Gather all lines containing the string "this" and copy them out.

_ _ _ _ _

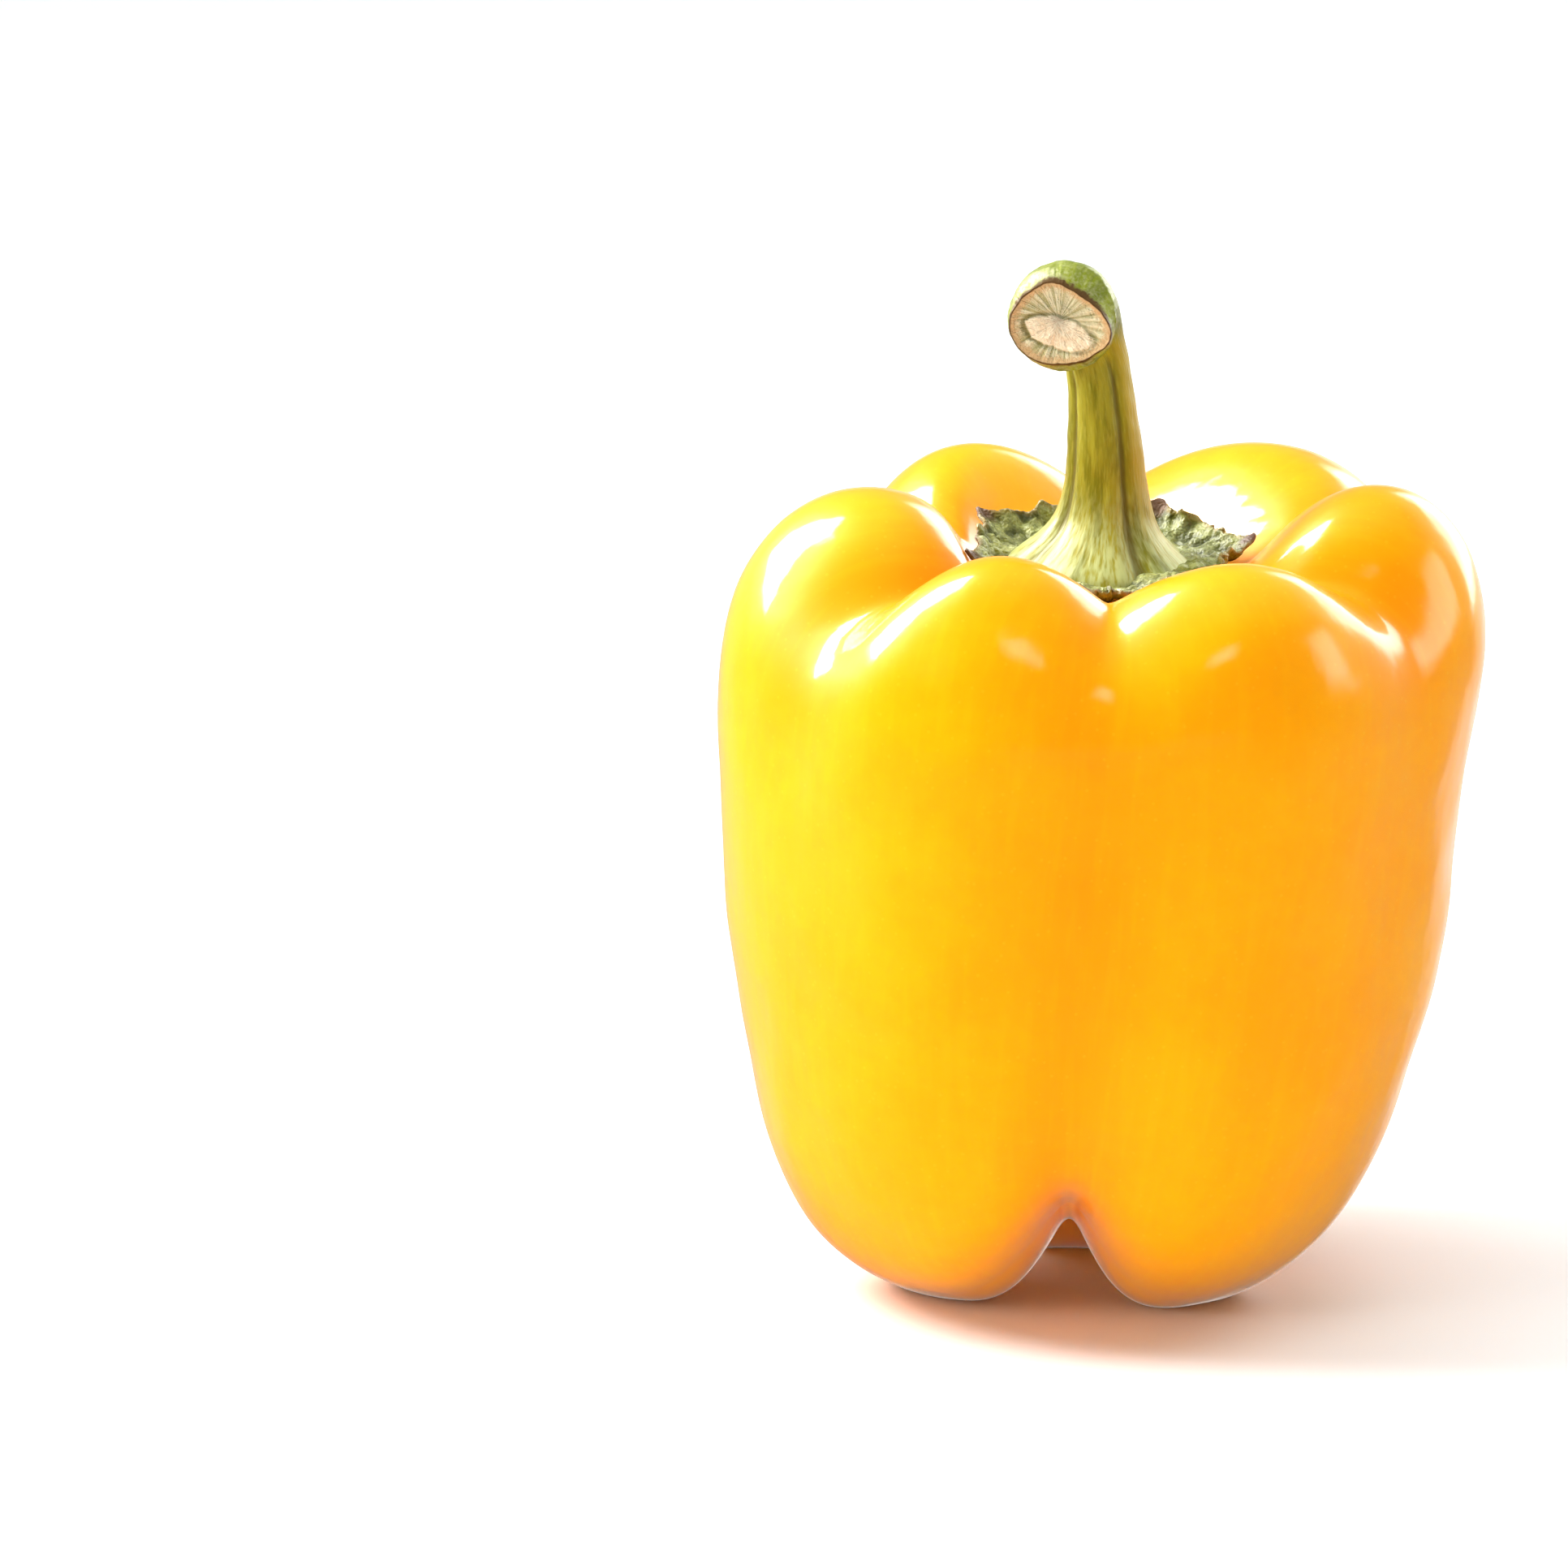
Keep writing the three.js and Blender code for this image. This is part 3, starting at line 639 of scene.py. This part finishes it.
fibre_skin, tree, shader = new_material("stalk_green")
shader.inputs["Specular IOR Level"].default_value = 0.24
shader.inputs["Specular Tint"].default_value = (1.0, 0.92, 0.5, 1)
at = millimetres(tree)
fibre = marked(tree, "fibre", "Vector")
along = marked(tree, "along")
strands = add(tree, "TexNoise", [("Vector", fibre), ("Scale", 0.9), ("Detail", 3.0), ("Roughness", 0.55)])
threads = add(tree, "TexNoise", [("Vector", fibre), ("Scale", 5.0), ("Detail", 2.0)])
stranded = fade(tree, strands.outputs[0], 0.36, 0.66)
colour = tint(tree, stranded, (0.17, 0.16, 0.004, 1), (0.32, 0.29, 0.018, 1))
threaded = calc(tree, "MULTIPLY", fade(tree, threads.outputs[0], 0.45, 0.75), 0.5)
colour = tint(tree, threaded, colour, (0.38, 0.36, 0.045, 1))
colour = tint(tree, fade(tree, marked(tree, "golden"), 0.1, 0.9), colour, (0.40, 0.30, 0.012, 1))
head = fade(tree, along, 25.0, 30.0)
streaky = fade(tree, strands.outputs[0], 0.35, 0.7)
green = tint(tree, streaky, (0.12, 0.15, 0.001, 1), (0.24, 0.28, 0.004, 1))
colour = tint(tree, head, colour, green)
foot = fade(tree, along, 11.0, 3.0)
silver = calc(tree, "MULTIPLY", foot, fade(tree, threads.outputs[0], 0.3, 0.62))
colour = tint(tree, calc(tree, "MULTIPLY", silver, 0.65), colour, (0.48, 0.55, 0.24, 1))
ribs = calc(tree, "MULTIPLY", foot, fade(tree, strands.outputs[0], 0.46, 0.38))
colour = tint(tree, calc(tree, "MULTIPLY", ribs, 0.5), colour, (0.13, 0.14, 0.01, 1))
# Painted shade: the grooves between the ribs are darkened to a deep green-brown.
groove = fade(tree, marked(tree, "groove"), 0.55, 1.0)
colour = tint(tree, calc(tree, "MULTIPLY", groove, 0.75), colour, (0.085, 0.065, 0.004, 1))
# Pale patches just below the cut: partly the stalk's own scuffs, partly painted glints of light.
scuff_and_glint_patches = use_group(tree, mottle, [
    ("Place", at), ("Patch Size", 2.2), ("Fleck Size", 0.4), ("Fleck Share", 0.5)])
near_cut = fade(tree, along, 34.0, 36.5)
scuffs_and_painted_glints = calc(tree, "MULTIPLY", calc(tree, "MULTIPLY", scuff_and_glint_patches["Mask"], near_cut), 0.45)
colour = tint(tree, scuffs_and_painted_glints, colour, (0.58, 0.56, 0.34, 1))
ragged = calc(tree, "ADD", along, calc(tree, "MULTIPLY", scuff_and_glint_patches["Mask"], 0.4))
bark = fade(tree, ragged, 36.9, 37.3)
colour = tint(tree, bark, colour, (0.085, 0.04, 0.012, 1))
relief_here = use_group(tree, relief, [
    ("Place", fibre), ("Wave Size", 0.8), ("Wave Height", 0.16),
    ("Grain Size", 0.2), ("Grain Height", 0.03)])
rough = calc(tree, "ADD", 0.34, calc(tree, "MULTIPLY", threads.outputs[0], 0.2))
wire(tree, shader, colour, rough, relief_here["Height"])

cut_wood, tree, shader = new_material("dry_cut")
shader.inputs["Specular IOR Level"].default_value = 0.2
face = marked(tree, "face", "Vector")
inward = marked(tree, "inward")
pith = marked(tree, "pith")
turn = add(tree, "VectorMath", [(0, face)], operation="NORMALIZE").outputs[0]
rays = add(tree, "TexNoise", [("Vector", turn), ("Scale", 7.0), ("Detail", 3.0), ("Roughness", 0.65)])
fuzz = use_group(tree, mottle, [
    ("Place", face), ("Patch Size", 1.3), ("Fleck Size", 0.3), ("Fleck Share", 0.5)])
colour = tint(tree, fade(tree, rays.outputs[0], 0.38, 0.62), (0.36, 0.33, 0.13, 1), (0.74, 0.70, 0.46, 1))
colour = tint(tree, calc(tree, "MULTIPLY", fuzz["Mask"], 0.35), colour, (0.76, 0.60, 0.36, 1))
outer = fade(tree, calc(tree, "ADD", inward, calc(tree, "MULTIPLY", fuzz["Mask"], 0.10)), 0.82, 1.0)
colour = tint(tree, outer, colour, (0.58, 0.38, 0.18, 1))
core = fade(tree, pith, 1.06, 0.94)
cream = tint(tree, fuzz["Mask"], (0.80, 0.63, 0.40, 1), (0.92, 0.82, 0.60, 1))
colour = tint(tree, core, colour, cream)
# Painted shade: a dark ring in the crack round the pith, strongest on the cut's left side.
painted_crack_shade = calc(tree, "MULTIPLY", fade(tree, pith, 0.98, 1.08), fade(tree, pith, 1.30, 1.12))
left_side = fade(tree, add(tree, "SeparateXYZ", [(0, face)]).outputs["X"], -0.6, -3.0)
painted_crack_shade = calc(tree, "MULTIPLY", painted_crack_shade, calc(tree, "ADD", 0.2, calc(tree, "MULTIPLY", left_side, 0.6)))
colour = tint(tree, painted_crack_shade, colour, (0.20, 0.16, 0.04, 1))
lip = fade(tree, inward, 0.965, 1.0)
colour = tint(tree, lip, colour, (0.20, 0.10, 0.035, 1))
fuzzy = calc(tree, "MULTIPLY", fuzz["Mask"], 0.12)
height = calc(tree, "ADD", calc(tree, "MULTIPLY", rays.outputs[0], 0.5), fuzzy)
wire(tree, shader, colour, calc(tree, "ADD", 0.7, calc(tree, "MULTIPLY", outer, 0.1)), height)

rings, marks = stalk_points()
stem = grid_mesh("pepper_stem", rings + place, fibre_skin)
stem.data.materials.append(cut_wood)
for name, values in marks.items():
    mark(stem, name, values)
inside = stem.data.attributes["inward"].data
# The cut's faces are those at the top of the stalk that reach inside its rim.
for polygon in stem.data.polygons:
    if min(inside[corner].value for corner in polygon.vertices) < 0.99 and polygon.center.z > 0.1:
        polygon.material_index = 1
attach(stem, "root")
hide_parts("stem")


# ---- Table, light and camera -----------------------------------------------------------------------
# A plain pale table top under soft studio light, seen from a little above the crown with a long lens.

floor_mesh = bpy.data.meshes.new("table_top")
floor_mesh.from_pydata([(-3, -3, 0), (3, -3, 0), (3, 3, 0), (-3, 3, 0)], [], [(0, 1, 2, 3)])
floor = bpy.data.objects.new("table_top", floor_mesh)
bpy.context.collection.objects.link(floor)
paper, tree, paper_shader = new_material("pale_table")
paper_shader.inputs["Base Color"].default_value = (0.88, 0.88, 0.88, 1)
paper_shader.inputs["Roughness"].default_value = 0.7
floor_mesh.materials.append(paper)
floor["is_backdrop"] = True
floor.visible_glossy = False


def area_light(name, place, aim, size, watts, soft_edge):
    """A softbox, whose cloth is dimmer towards its edges over this share of its half size."""
    lamp = bpy.data.lights.new(name, "AREA")
    lamp.shape = "RECTANGLE"
    lamp.size, lamp.size_y = size
    lamp.energy = watts
    lamp.use_nodes = True
    tree = lamp.node_tree
    across = add(tree, "SeparateXYZ", [(0, add(tree, "TexCoord").outputs["UV"])])
    masks = []
    for axis in ("X", "Y"):
        out_from_middle = calc(tree, "ABSOLUTE", calc(tree, "SUBTRACT", across.outputs[axis], 0.5))
        masks.append(fade(tree, out_from_middle, 0.5, 0.5 - 0.5 * soft_edge))
    tree.links.new(calc(tree, "MULTIPLY", *masks), tree.nodes["Emission"].inputs["Strength"])
    light = bpy.data.objects.new(name, lamp)
    light.location = place
    light.rotation_euler = (Vector(aim) - Vector(place)).to_track_quat("-Z", "Y").to_euler()
    bpy.context.collection.objects.link(light)
    return light


# Lamps that only shine in the skin, and lamps that only light it.
shining = [
    area_light("key_shine", (-0.56, 0.32, 0.62), (0, 0, 0.08), (0.34, 0.72), 55, 0.2),
    area_light("reflector_right", (0.95, -0.05, 0.45), (0, 0, 0.06), (0.70, 0.70), 16, 0.7),
    area_light("front_panel", (0.15, -0.72, 0.80), (0, 0, 0.09), (0.44, 0.30), 4.5, 0.8),
    area_light("pale_wall", (0.75, 1.00, 0.45), (0, 0, 0.06), (1.20, 1.00), 40, 0.5),
]
for light in shining:
    light.visible_diffuse = False
lighting = [
    area_light("key_left", (-0.60, 0.06, 0.64), (0, 0, 0.08), (0.40, 0.72), 21.5, 0.5),
    area_light("window_left", (-0.95, -0.70, 0.55), (0, 0, 0.06), (0.80, 0.70), 13, 0.9),
    area_light("fill_back", (0.80, 0.45, 0.70), (0.1, 0, 0), (0.60, 0.60), 6, 0.7),
    area_light("front_low", (0.05, -0.45, 0.05), (0, 0, 0.02), (0.50, 0.08), 0.5, 0.6),
    area_light("overhead", (0.1, 0.2, 1.3), (0, 0.1, 0), (1.4, 1.4), 26, 0.6),
]
DAYLIGHT = (0.84, 0.95, 1.0)
for light in lighting:
    light.visible_glossy = False
    if light.name in ("fill_back", "overhead"):
        light.data.color = DAYLIGHT

# The room is dim, but for the bright paper behind the pepper, which its edges mirror, most on the right.
ROOM_STRENGTH = 0.3
world = bpy.data.worlds.new("studio")
world.use_nodes = True
room = world.node_tree.nodes["Background"]
room.inputs["Color"].default_value = (1.0, 0.92, 0.84, 1)
tree = world.node_tree
towards = add(tree, "SeparateXYZ", [(0, add(tree, "TexCoord").outputs["Generated"])])
behind = fade(tree, towards.outputs["Y"], 0.60, 0.74)
below_top = fade(tree, towards.outputs["Z"], 0.20, 0.08)
above_foot = fade(tree, towards.outputs["Z"], -0.50, -0.32)
glow = calc(tree, "MULTIPLY", behind, calc(tree, "MULTIPLY", below_top, above_foot))
more_right = calc(tree, "MULTIPLY", fade(tree, towards.outputs["X"], -0.1, 0.2), 0.6)
glow = calc(tree, "MULTIPLY", glow, calc(tree, "ADD", 0.35, more_right))
tree.links.new(calc(tree, "ADD", ROOM_STRENGTH, glow), room.inputs["Strength"])
bpy.context.scene.world = world
bpy.context.scene.view_settings.view_transform = "Standard"

# The camera looks down on the crown by this angle, from this far. The view is so many times as wide as the
# pepper, aimed at a share of its height, and the pepper stands right of the middle by a share of the view.
VIEW_RISE = math.radians(13.5)
VIEW_DISTANCE = 1.5
VIEW_WIDTH = 2.052
AIM_HEIGHT = 0.483
RIGHT_OF_MIDDLE = 0.2016
low, high = (Vector(corner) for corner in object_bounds())
frame_width = VIEW_WIDTH * (high.x - low.x)
aim = Vector((0, 0, AIM_HEIGHT * high.z))
back = Vector((0, -math.cos(VIEW_RISE), math.sin(VIEW_RISE)))
camera_data = bpy.data.cameras.new("camera")
camera_data.sensor_width = 36
camera_data.lens = camera_data.sensor_width * VIEW_DISTANCE / frame_width
camera_data.clip_end = 10
camera = bpy.data.objects.new("camera", camera_data)
camera.location = aim + back * VIEW_DISTANCE
aim.x -= RIGHT_OF_MIDDLE * frame_width
camera.rotation_euler = (aim - camera.location).to_track_quat("-Z", "Y").to_euler()
bpy.context.collection.objects.link(camera)
bpy.context.scene.camera = camera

_ _ _ _ _

*SOLUTION*.
Keep writing the three.js and Blender code for this image. This is part 3, starting at line 639 of scene.py. This part finishes it.
    """A softbox, whose cloth is dimmer towards its edges over this share of its half size."""
# The camera looks down on the crown by this angle, from this far. The view is so many times as wide as the